= Stated exercise =
Retype word for word the lines lying between the line containing "# Priming and drain plugs on the casing" and the line containing "obj.parent = None", together with those two lines themselves, and nothing besides.

BEGIN Stored data

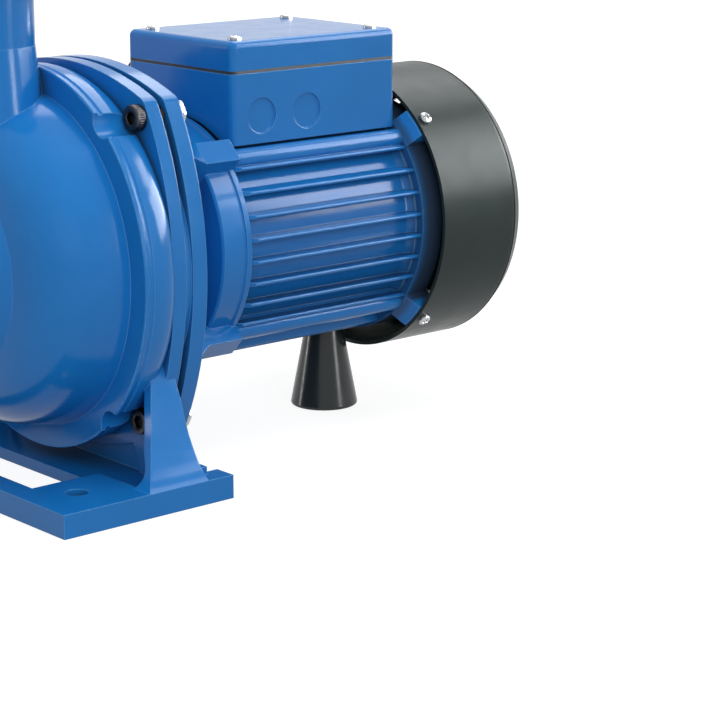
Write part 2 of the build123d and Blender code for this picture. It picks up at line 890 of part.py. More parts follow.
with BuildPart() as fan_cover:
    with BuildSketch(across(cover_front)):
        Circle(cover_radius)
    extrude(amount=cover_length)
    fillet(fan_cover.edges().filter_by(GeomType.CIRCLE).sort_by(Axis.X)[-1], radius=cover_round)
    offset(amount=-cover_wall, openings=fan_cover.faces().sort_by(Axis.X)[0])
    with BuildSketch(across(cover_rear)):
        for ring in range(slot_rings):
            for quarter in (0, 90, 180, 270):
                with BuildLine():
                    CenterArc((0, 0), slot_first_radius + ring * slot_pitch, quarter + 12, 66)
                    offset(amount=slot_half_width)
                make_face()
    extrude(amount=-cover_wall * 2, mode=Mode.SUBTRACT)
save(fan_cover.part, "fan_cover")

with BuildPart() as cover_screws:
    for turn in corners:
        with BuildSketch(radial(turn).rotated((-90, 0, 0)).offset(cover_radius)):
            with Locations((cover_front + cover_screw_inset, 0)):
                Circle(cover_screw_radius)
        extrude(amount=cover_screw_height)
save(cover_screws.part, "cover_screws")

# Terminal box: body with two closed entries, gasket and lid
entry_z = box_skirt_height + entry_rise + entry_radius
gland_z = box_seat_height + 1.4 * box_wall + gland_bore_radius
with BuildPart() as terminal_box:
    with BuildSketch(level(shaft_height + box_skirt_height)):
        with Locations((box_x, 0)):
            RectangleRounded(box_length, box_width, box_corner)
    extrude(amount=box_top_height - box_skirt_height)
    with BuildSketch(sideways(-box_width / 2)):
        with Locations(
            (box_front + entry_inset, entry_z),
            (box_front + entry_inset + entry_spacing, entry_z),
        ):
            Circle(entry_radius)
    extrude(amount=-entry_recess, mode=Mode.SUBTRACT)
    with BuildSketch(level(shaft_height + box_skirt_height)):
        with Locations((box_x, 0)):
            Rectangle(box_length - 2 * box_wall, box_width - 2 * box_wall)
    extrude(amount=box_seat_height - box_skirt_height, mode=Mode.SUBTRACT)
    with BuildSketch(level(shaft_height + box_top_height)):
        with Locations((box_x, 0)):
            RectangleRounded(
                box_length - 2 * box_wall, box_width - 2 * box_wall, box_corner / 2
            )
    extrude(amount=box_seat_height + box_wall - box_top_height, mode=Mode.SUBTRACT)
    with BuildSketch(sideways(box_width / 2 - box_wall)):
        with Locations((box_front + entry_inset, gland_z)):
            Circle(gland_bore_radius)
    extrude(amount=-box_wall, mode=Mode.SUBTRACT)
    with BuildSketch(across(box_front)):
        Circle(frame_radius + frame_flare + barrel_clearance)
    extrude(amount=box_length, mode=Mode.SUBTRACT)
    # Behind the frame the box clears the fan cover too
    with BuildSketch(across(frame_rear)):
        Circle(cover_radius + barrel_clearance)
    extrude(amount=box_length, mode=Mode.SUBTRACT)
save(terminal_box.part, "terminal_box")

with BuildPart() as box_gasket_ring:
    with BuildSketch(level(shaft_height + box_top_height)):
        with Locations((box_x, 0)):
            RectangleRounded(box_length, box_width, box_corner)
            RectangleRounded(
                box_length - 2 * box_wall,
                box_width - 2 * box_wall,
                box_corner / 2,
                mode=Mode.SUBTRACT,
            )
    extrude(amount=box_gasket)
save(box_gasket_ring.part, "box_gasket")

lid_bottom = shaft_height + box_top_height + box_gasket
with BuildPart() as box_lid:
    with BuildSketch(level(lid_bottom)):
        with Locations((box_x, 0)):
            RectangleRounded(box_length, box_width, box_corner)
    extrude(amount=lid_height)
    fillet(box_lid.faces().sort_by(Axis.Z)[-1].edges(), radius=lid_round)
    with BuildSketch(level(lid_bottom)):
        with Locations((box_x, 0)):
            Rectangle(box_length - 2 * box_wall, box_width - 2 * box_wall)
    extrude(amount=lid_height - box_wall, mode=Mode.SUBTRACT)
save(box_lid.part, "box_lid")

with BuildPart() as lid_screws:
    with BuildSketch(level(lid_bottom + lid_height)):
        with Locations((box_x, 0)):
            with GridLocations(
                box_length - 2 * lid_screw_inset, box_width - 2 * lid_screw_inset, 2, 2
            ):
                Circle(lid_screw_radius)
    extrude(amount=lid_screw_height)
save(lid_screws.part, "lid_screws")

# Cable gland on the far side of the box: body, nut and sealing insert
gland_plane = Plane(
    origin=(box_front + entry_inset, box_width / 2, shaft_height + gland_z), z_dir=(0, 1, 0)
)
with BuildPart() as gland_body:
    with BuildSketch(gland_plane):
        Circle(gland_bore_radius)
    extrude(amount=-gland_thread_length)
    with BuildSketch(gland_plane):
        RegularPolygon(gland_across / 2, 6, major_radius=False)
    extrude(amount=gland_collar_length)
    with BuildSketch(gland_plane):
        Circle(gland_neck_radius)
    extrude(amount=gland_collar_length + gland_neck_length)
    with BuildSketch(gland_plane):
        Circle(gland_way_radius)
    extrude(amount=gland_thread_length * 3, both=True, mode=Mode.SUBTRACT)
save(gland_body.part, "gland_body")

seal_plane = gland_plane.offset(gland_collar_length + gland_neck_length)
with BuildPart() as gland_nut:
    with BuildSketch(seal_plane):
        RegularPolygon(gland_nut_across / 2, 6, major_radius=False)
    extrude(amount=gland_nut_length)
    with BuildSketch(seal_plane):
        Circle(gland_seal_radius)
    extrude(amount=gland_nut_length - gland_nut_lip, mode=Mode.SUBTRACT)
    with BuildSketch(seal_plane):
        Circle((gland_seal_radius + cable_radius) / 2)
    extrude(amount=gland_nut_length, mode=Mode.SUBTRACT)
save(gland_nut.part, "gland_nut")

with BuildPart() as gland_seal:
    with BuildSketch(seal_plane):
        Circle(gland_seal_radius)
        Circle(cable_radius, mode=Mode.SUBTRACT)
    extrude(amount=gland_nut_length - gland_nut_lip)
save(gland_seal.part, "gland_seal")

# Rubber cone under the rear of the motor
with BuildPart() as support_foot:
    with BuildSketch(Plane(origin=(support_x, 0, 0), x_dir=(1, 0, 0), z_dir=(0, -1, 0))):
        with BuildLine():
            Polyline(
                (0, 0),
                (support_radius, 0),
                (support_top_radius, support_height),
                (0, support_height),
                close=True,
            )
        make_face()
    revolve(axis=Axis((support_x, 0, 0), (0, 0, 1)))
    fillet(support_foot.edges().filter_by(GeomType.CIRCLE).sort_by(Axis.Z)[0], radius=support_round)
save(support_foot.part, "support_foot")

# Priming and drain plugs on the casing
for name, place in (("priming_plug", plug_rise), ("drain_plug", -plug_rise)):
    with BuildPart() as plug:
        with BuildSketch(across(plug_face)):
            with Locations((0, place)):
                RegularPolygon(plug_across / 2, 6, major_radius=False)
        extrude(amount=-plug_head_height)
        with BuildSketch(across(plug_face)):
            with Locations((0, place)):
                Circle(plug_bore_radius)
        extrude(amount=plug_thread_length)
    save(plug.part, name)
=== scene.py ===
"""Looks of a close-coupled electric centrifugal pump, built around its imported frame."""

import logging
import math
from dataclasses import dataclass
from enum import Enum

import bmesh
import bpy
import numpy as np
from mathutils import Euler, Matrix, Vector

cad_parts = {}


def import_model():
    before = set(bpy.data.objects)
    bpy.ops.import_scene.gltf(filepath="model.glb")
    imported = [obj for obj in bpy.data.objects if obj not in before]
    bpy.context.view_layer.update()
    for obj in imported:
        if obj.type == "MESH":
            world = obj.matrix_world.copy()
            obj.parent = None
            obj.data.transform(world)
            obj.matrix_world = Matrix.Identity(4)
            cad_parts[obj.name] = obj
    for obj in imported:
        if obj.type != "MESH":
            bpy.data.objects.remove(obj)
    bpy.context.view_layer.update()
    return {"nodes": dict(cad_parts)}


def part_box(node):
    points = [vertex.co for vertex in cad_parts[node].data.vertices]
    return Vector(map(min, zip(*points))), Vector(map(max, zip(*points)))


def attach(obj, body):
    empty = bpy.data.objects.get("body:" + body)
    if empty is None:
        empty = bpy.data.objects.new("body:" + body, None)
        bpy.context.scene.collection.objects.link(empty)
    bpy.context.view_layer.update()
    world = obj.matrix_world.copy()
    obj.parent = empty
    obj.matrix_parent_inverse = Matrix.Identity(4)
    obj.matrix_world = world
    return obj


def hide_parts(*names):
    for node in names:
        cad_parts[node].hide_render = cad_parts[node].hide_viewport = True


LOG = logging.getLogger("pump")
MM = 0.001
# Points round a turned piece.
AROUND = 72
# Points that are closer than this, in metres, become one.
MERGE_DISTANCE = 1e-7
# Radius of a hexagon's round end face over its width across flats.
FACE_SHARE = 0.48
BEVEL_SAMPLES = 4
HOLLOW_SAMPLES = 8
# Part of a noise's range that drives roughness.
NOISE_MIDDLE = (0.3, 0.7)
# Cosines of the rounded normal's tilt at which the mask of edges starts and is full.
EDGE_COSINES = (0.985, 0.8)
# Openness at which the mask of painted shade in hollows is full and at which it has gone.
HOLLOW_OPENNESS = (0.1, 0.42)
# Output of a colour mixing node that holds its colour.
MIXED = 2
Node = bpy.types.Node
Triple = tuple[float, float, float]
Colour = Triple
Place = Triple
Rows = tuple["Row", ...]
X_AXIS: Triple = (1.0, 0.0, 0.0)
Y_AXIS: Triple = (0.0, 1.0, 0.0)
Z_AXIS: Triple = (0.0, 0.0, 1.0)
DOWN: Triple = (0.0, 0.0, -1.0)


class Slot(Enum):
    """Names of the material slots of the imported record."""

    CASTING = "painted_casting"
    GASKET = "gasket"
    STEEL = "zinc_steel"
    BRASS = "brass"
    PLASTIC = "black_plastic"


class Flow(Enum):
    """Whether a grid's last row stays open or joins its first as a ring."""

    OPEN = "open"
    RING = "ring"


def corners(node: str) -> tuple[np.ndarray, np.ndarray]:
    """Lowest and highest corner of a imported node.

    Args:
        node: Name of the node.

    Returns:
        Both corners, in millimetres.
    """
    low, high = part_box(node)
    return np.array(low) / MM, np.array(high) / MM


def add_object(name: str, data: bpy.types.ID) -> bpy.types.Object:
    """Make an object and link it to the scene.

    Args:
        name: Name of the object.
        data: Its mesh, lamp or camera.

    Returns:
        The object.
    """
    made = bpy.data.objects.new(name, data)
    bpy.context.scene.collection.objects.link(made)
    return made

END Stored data

= The reply =
# Priming and drain plugs on the casing
for name, place in (("priming_plug", plug_rise), ("drain_plug", -plug_rise)):
    with BuildPart() as plug:
        with BuildSketch(across(plug_face)):
            with Locations((0, place)):
                RegularPolygon(plug_across / 2, 6, major_radius=False)
        extrude(amount=-plug_head_height)
        with BuildSketch(across(plug_face)):
            with Locations((0, place)):
                Circle(plug_bore_radius)
        extrude(amount=plug_thread_length)
    save(plug.part, name)
=== scene.py ===
"""Looks of a close-coupled electric centrifugal pump, built around its imported frame."""

import logging
import math
from dataclasses import dataclass
from enum import Enum

import bmesh
import bpy
import numpy as np
from mathutils import Euler, Matrix, Vector

cad_parts = {}


def import_model():
    before = set(bpy.data.objects)
    bpy.ops.import_scene.gltf(filepath="model.glb")
    imported = [obj for obj in bpy.data.objects if obj not in before]
    bpy.context.view_layer.update()
    for obj in imported:
        if obj.type == "MESH":
            world = obj.matrix_world.copy()
            obj.parent = None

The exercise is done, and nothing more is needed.